◆ REQUIREMENT: Print all the data, keeping every line exactly as it is.

◆ DATA SECTION:
↓
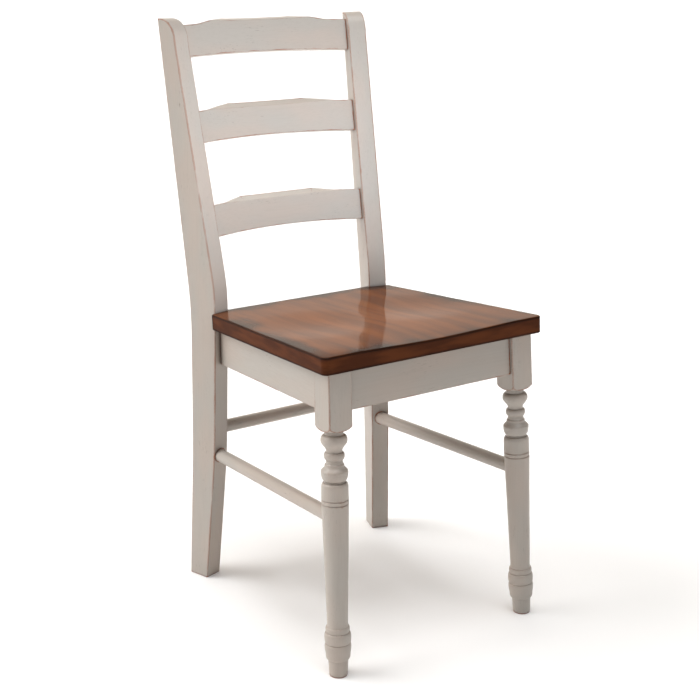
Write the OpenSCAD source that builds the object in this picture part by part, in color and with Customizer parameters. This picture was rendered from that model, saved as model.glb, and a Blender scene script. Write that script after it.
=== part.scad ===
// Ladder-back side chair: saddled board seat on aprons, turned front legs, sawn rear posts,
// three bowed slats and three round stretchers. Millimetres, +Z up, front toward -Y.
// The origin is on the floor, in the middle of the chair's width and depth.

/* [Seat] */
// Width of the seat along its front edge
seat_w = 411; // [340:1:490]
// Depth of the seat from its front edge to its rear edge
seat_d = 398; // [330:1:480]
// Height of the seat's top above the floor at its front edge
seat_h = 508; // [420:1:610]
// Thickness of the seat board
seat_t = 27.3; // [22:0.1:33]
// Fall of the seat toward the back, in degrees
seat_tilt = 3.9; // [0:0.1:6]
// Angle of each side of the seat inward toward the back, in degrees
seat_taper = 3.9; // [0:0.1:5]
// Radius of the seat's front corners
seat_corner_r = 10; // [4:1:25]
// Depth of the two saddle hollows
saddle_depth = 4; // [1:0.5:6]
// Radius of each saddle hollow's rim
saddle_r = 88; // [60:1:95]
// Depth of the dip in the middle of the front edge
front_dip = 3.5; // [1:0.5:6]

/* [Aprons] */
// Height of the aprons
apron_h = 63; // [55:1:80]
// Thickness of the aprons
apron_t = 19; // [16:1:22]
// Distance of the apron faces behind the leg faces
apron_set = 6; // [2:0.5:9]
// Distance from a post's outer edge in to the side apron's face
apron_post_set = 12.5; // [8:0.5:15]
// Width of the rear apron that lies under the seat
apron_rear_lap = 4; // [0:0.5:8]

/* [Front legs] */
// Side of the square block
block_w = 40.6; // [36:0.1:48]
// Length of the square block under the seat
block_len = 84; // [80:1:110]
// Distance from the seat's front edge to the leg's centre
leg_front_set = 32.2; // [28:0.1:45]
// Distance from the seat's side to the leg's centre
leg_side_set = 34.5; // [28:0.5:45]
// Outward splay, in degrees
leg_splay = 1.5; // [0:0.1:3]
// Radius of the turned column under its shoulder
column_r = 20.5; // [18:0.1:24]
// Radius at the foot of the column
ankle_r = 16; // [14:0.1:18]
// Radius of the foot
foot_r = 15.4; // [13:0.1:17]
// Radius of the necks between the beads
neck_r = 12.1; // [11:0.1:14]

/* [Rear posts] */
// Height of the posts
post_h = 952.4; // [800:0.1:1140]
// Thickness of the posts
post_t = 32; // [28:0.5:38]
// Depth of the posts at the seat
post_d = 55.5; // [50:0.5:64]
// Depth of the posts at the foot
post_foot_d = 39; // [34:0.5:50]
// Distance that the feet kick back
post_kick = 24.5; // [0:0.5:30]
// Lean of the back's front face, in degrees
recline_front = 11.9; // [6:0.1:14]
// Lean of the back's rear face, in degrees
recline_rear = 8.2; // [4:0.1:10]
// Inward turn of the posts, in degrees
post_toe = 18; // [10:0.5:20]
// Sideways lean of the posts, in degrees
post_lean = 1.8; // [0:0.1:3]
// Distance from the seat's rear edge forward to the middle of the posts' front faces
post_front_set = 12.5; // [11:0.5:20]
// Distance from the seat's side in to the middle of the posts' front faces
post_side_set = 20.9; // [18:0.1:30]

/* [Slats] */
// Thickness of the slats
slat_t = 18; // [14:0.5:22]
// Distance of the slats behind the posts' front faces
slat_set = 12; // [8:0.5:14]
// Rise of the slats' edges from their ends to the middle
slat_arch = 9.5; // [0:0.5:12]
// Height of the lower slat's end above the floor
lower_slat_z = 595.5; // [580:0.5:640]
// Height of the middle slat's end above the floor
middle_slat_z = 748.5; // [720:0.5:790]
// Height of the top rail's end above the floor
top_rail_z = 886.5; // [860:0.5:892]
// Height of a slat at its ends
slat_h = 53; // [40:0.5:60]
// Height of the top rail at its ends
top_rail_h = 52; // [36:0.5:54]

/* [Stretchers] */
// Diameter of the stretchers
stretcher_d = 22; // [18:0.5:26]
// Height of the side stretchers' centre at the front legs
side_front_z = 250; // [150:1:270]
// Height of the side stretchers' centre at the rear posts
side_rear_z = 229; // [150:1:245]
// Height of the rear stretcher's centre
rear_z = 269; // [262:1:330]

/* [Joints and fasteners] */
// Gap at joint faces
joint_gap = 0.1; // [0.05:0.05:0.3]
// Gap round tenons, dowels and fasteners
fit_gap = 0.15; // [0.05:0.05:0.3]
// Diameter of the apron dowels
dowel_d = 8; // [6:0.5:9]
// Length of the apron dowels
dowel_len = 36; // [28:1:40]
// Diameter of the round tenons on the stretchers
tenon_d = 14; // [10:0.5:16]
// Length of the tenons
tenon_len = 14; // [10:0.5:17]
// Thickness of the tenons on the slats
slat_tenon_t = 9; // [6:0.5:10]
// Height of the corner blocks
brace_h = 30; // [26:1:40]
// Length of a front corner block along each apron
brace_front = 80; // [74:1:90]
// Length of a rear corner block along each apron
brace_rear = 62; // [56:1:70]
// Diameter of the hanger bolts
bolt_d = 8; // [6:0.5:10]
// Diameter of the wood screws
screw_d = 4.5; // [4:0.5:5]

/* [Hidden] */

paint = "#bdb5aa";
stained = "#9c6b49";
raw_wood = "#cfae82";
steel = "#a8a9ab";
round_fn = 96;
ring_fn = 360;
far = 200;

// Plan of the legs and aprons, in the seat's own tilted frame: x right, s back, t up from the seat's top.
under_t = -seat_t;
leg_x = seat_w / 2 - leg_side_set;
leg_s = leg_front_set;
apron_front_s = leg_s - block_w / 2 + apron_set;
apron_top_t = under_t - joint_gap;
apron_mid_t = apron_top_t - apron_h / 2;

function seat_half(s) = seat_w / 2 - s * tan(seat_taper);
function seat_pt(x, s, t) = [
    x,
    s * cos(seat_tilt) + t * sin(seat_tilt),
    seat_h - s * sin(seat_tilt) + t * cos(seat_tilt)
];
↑
◆ TASK RESULT:
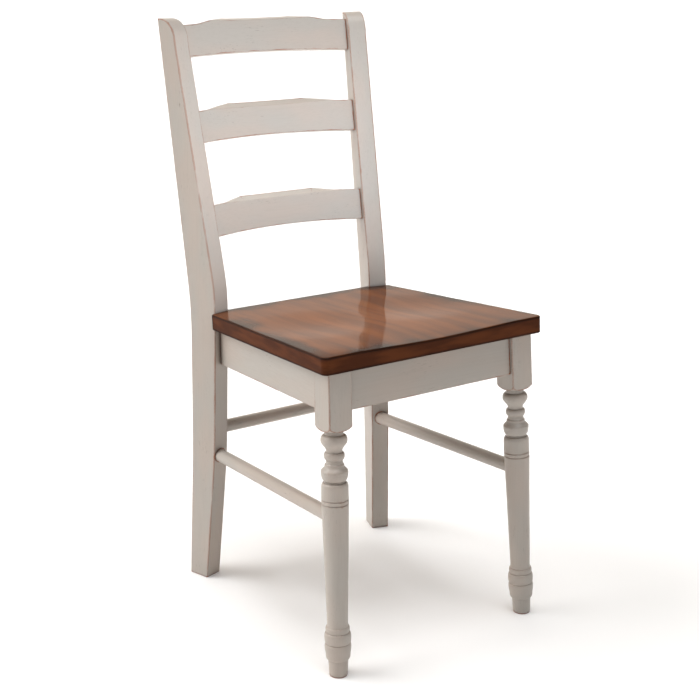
Write the OpenSCAD source that builds the object in this picture part by part, in color and with Customizer parameters. This picture was rendered from that model, saved as model.glb, and a Blender scene script. Write that script after it.
=== part.scad ===
// Ladder-back side chair: saddled board seat on aprons, turned front legs, sawn rear posts,
// three bowed slats and three round stretchers. Millimetres, +Z up, front toward -Y.
// The origin is on the floor, in the middle of the chair's width and depth.

/* [Seat] */
// Width of the seat along its front edge
seat_w = 411; // [340:1:490]
// Depth of the seat from its front edge to its rear edge
seat_d = 398; // [330:1:480]
// Height of the seat's top above the floor at its front edge
seat_h = 508; // [420:1:610]
// Thickness of the seat board
seat_t = 27.3; // [22:0.1:33]
// Fall of the seat toward the back, in degrees
seat_tilt = 3.9; // [0:0.1:6]
// Angle of each side of the seat inward toward the back, in degrees
seat_taper = 3.9; // [0:0.1:5]
// Radius of the seat's front corners
seat_corner_r = 10; // [4:1:25]
// Depth of the two saddle hollows
saddle_depth = 4; // [1:0.5:6]
// Radius of each saddle hollow's rim
saddle_r = 88; // [60:1:95]
// Depth of the dip in the middle of the front edge
front_dip = 3.5; // [1:0.5:6]

/* [Aprons] */
// Height of the aprons
apron_h = 63; // [55:1:80]
// Thickness of the aprons
apron_t = 19; // [16:1:22]
// Distance of the apron faces behind the leg faces
apron_set = 6; // [2:0.5:9]
// Distance from a post's outer edge in to the side apron's face
apron_post_set = 12.5; // [8:0.5:15]
// Width of the rear apron that lies under the seat
apron_rear_lap = 4; // [0:0.5:8]

/* [Front legs] */
// Side of the square block
block_w = 40.6; // [36:0.1:48]
// Length of the square block under the seat
block_len = 84; // [80:1:110]
// Distance from the seat's front edge to the leg's centre
leg_front_set = 32.2; // [28:0.1:45]
// Distance from the seat's side to the leg's centre
leg_side_set = 34.5; // [28:0.5:45]
// Outward splay, in degrees
leg_splay = 1.5; // [0:0.1:3]
// Radius of the turned column under its shoulder
column_r = 20.5; // [18:0.1:24]
// Radius at the foot of the column
ankle_r = 16; // [14:0.1:18]
// Radius of the foot
foot_r = 15.4; // [13:0.1:17]
// Radius of the necks between the beads
neck_r = 12.1; // [11:0.1:14]

/* [Rear posts] */
// Height of the posts
post_h = 952.4; // [800:0.1:1140]
// Thickness of the posts
post_t = 32; // [28:0.5:38]
// Depth of the posts at the seat
post_d = 55.5; // [50:0.5:64]
// Depth of the posts at the foot
post_foot_d = 39; // [34:0.5:50]
// Distance that the feet kick back
post_kick = 24.5; // [0:0.5:30]
// Lean of the back's front face, in degrees
recline_front = 11.9; // [6:0.1:14]
// Lean of the back's rear face, in degrees
recline_rear = 8.2; // [4:0.1:10]
// Inward turn of the posts, in degrees
post_toe = 18; // [10:0.5:20]
// Sideways lean of the posts, in degrees
post_lean = 1.8; // [0:0.1:3]
// Distance from the seat's rear edge forward to the middle of the posts' front faces
post_front_set = 12.5; // [11:0.5:20]
// Distance from the seat's side in to the middle of the posts' front faces
post_side_set = 20.9; // [18:0.1:30]

/* [Slats] */
// Thickness of the slats
slat_t = 18; // [14:0.5:22]
// Distance of the slats behind the posts' front faces
slat_set = 12; // [8:0.5:14]
// Rise of the slats' edges from their ends to the middle
slat_arch = 9.5; // [0:0.5:12]
// Height of the lower slat's end above the floor
lower_slat_z = 595.5; // [580:0.5:640]
// Height of the middle slat's end above the floor
middle_slat_z = 748.5; // [720:0.5:790]
// Height of the top rail's end above the floor
top_rail_z = 886.5; // [860:0.5:892]
// Height of a slat at its ends
slat_h = 53; // [40:0.5:60]
// Height of the top rail at its ends
top_rail_h = 52; // [36:0.5:54]

/* [Stretchers] */
// Diameter of the stretchers
stretcher_d = 22; // [18:0.5:26]
// Height of the side stretchers' centre at the front legs
side_front_z = 250; // [150:1:270]
// Height of the side stretchers' centre at the rear posts
side_rear_z = 229; // [150:1:245]
// Height of the rear stretcher's centre
rear_z = 269; // [262:1:330]

/* [Joints and fasteners] */
// Gap at joint faces
joint_gap = 0.1; // [0.05:0.05:0.3]
// Gap round tenons, dowels and fasteners
fit_gap = 0.15; // [0.05:0.05:0.3]
// Diameter of the apron dowels
dowel_d = 8; // [6:0.5:9]
// Length of the apron dowels
dowel_len = 36; // [28:1:40]
// Diameter of the round tenons on the stretchers
tenon_d = 14; // [10:0.5:16]
// Length of the tenons
tenon_len = 14; // [10:0.5:17]
// Thickness of the tenons on the slats
slat_tenon_t = 9; // [6:0.5:10]
// Height of the corner blocks
brace_h = 30; // [26:1:40]
// Length of a front corner block along each apron
brace_front = 80; // [74:1:90]
// Length of a rear corner block along each apron
brace_rear = 62; // [56:1:70]
// Diameter of the hanger bolts
bolt_d = 8; // [6:0.5:10]
// Diameter of the wood screws
screw_d = 4.5; // [4:0.5:5]

/* [Hidden] */

paint = "#bdb5aa";
stained = "#9c6b49";
raw_wood = "#cfae82";
steel = "#a8a9ab";
round_fn = 96;
ring_fn = 360;
far = 200;

// Plan of the legs and aprons, in the seat's own tilted frame: x right, s back, t up from the seat's top.
under_t = -seat_t;
leg_x = seat_w / 2 - leg_side_set;
leg_s = leg_front_set;
apron_front_s = leg_s - block_w / 2 + apron_set;
apron_top_t = under_t - joint_gap;
apron_mid_t = apron_top_t - apron_h / 2;

function seat_half(s) = seat_w / 2 - s * tan(seat_taper);
function seat_pt(x, s, t) = [
    x,
    s * cos(seat_tilt) + t * sin(seat_tilt),
    seat_h - s * sin(seat_tilt) + t * cos(seat_tilt)
];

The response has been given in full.